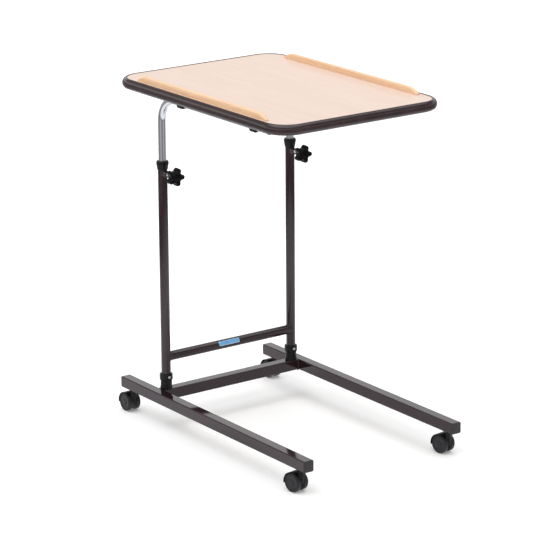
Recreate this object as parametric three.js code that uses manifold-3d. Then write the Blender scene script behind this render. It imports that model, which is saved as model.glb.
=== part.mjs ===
// Wheeled overbed table: H-shaped base on four swivel twin-wheel castors, two posts with
// star-knob clamps, two bent chrome risers and a laminate top with a raised lip on each long side.
// Millimetres, +Z up. X runs across the base, Y along the rails; the open end of the base is -Y.
// The origin is on the floor, at the middle of the bounding box.
import * as THREE from "three";
import { mergeVertices } from "three/addons/utils/BufferGeometryUtils.js";
import Module from "manifold-3d";

const wasm = await Module();
wasm.setup();

// ---------------------------------------------------------------- driving dimensions
const GAP = 0.3; // clearance kept between pieces that touch on the real table

const TOP_WIDTH = 420; // along X, over the edging
const TOP_LENGTH = 600; // along Y, over the edging
const TOP_CENTRE_Y = 26;
const TOP_HEIGHT = 742; // floor to the laminate surface
const TOP_CORNER_RADIUS = 55;
const BOARD_THICKNESS = 18;
const EDGING_HEIGHT = 21;
const EDGING_NOSE = 10.4; // how far the rounded nose stands out from the board

const LIP_LENGTH = 460;
const LIP_WIDTH = 9;
const LIP_HEIGHT = 13; // above the laminate
const LIP_GROOVE = 1; // depth of the groove that each lip stands in
const LIP_OFFSET_X = 188.5;
const LIP_END_SLOPE = 34;
const LIP_ROUNDING = 3;

const RAIL_SIZE = 24;
const RAIL_WALL = 1.5;
const RAIL_CORNER = 2.5;
const RAIL_LENGTH = 670; // over both end caps
const RAIL_OFFSET_X = 189;
const RAIL_CENTRE_Y = -3;
const RAIL_BOTTOM = 50;
const CAP_HEAD = 2;
const CAP_PLUG_LENGTH = 12;

const POST_X = 165;
const POST_Y = 208; // also the centre line of the crossbeam
const POST_RADIUS = 10;
const POST_WALL = 1.5;
const POST_FOOT = 76;
const POST_TOP = 573.5;
const CROSSBAR_HEIGHT = 144;
const TUBE_SIDES = 24;
const SMALL_SIDES = 16; // pins, screws, bores and bosses
const WHEEL_SIDES = 24;

const SOCKET_RING_BOTTOM = 93.7;
const SOCKET_RING_TOP = 107.3;
const STUB_RADIUS = 8.2;
const STUB_HEIGHT = 40;
const LOCK_SCREW_HEIGHT = 100.5;
const LOCK_SCREW_RADIUS = 2.5;
const LOCK_HEAD_RADIUS = 3.4;
const LOCK_SEAT_RADIUS = 5; // the round recess for the screw's head in the sleeve's ring
const LOCK_SEAT_REACH = 11; // from the post axis to the bottom of that recess

const COLLAR_BOTTOM = 557;
const COLLAR_TOP = 576;
const KNOB_HEIGHT = 549.5;
const KNOB_FACE_REACH = 56; // from the post axis to the knob's front face
const KNOB_THICKNESS = 16;
const KNOB_LOBES = 5;
const KNOB_MEAN_RADIUS = 16.4;
const KNOB_LOBE_DEPTH = 3.4;
const KNOB_HUB_RADIUS = 9;
const KNOB_HUB_LENGTH = 8;
const STUD_RADIUS = 4;
const WELD_NUT_RADIUS = 7;
const WELD_NUT_REACH = 20;

const RISER_RADIUS = 8;
const RISER_WALL = 1.5;
const RISER_FOOT = 215;
const RISER_BEND_RADIUS = 52;
const RISER_BEND_STEPS = 12;
const ARM_HEIGHT = 713; // centre line of the horizontal arm
const ARM_FRONT_Y = -178;
const ARM_PLUG_HEAD = 2.5;

const CLIP_YS = [127, -131];
const CLIP_LENGTH = 14;
const CLIP_BODY_HALF = 11.5;
const CLIP_EAR_HALF = 20;
const CLIP_EAR_THICKNESS = 3;
const CLIP_WALL_BELOW = 2;
const CLIP_SLOT = 2.2; // extra travel in the right-hand clips, so that the top can tilt

const STICKER_LENGTH = 53;
const STICKER_CENTRE_X = -6;
const STICKER_THICKNESS = 0.4;
const STICKER_FROM_DEGREES = -2;
const STICKER_TO_DEGREES = 62;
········
▶ [INSTRUCTION]:
Give the lines again, exactly as they stand, from the beginning of the data through the line with "const WHEEL_SIDES = 24;".

▶ [FINAL RESULT]:
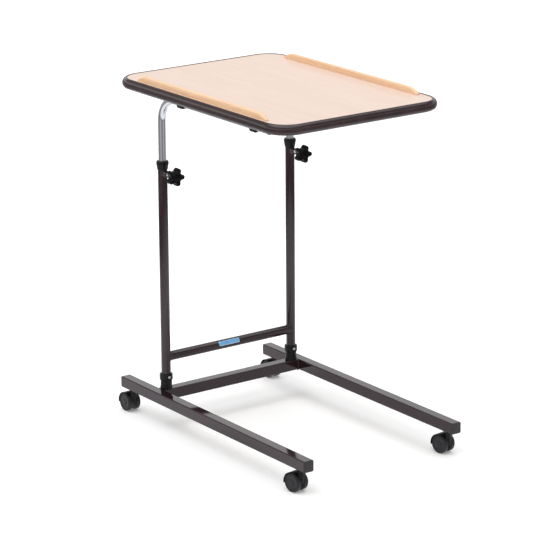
Recreate this object as parametric three.js code that uses manifold-3d. Then write the Blender scene script behind this render. It imports that model, which is saved as model.glb.
=== part.mjs ===
// Wheeled overbed table: H-shaped base on four swivel twin-wheel castors, two posts with
// star-knob clamps, two bent chrome risers and a laminate top with a raised lip on each long side.
// Millimetres, +Z up. X runs across the base, Y along the rails; the open end of the base is -Y.
// The origin is on the floor, at the middle of the bounding box.
import * as THREE from "three";
import { mergeVertices } from "three/addons/utils/BufferGeometryUtils.js";
import Module from "manifold-3d";

const wasm = await Module();
wasm.setup();

// ---------------------------------------------------------------- driving dimensions
const GAP = 0.3; // clearance kept between pieces that touch on the real table

const TOP_WIDTH = 420; // along X, over the edging
const TOP_LENGTH = 600; // along Y, over the edging
const TOP_CENTRE_Y = 26;
const TOP_HEIGHT = 742; // floor to the laminate surface
const TOP_CORNER_RADIUS = 55;
const BOARD_THICKNESS = 18;
const EDGING_HEIGHT = 21;
const EDGING_NOSE = 10.4; // how far the rounded nose stands out from the board

const LIP_LENGTH = 460;
const LIP_WIDTH = 9;
const LIP_HEIGHT = 13; // above the laminate
const LIP_GROOVE = 1; // depth of the groove that each lip stands in
const LIP_OFFSET_X = 188.5;
const LIP_END_SLOPE = 34;
const LIP_ROUNDING = 3;

const RAIL_SIZE = 24;
const RAIL_WALL = 1.5;
const RAIL_CORNER = 2.5;
const RAIL_LENGTH = 670; // over both end caps
const RAIL_OFFSET_X = 189;
const RAIL_CENTRE_Y = -3;
const RAIL_BOTTOM = 50;
const CAP_HEAD = 2;
const CAP_PLUG_LENGTH = 12;

const POST_X = 165;
const POST_Y = 208; // also the centre line of the crossbeam
const POST_RADIUS = 10;
const POST_WALL = 1.5;
const POST_FOOT = 76;
const POST_TOP = 573.5;
const CROSSBAR_HEIGHT = 144;
const TUBE_SIDES = 24;
const SMALL_SIDES = 16; // pins, screws, bores and bosses
const WHEEL_SIDES = 24;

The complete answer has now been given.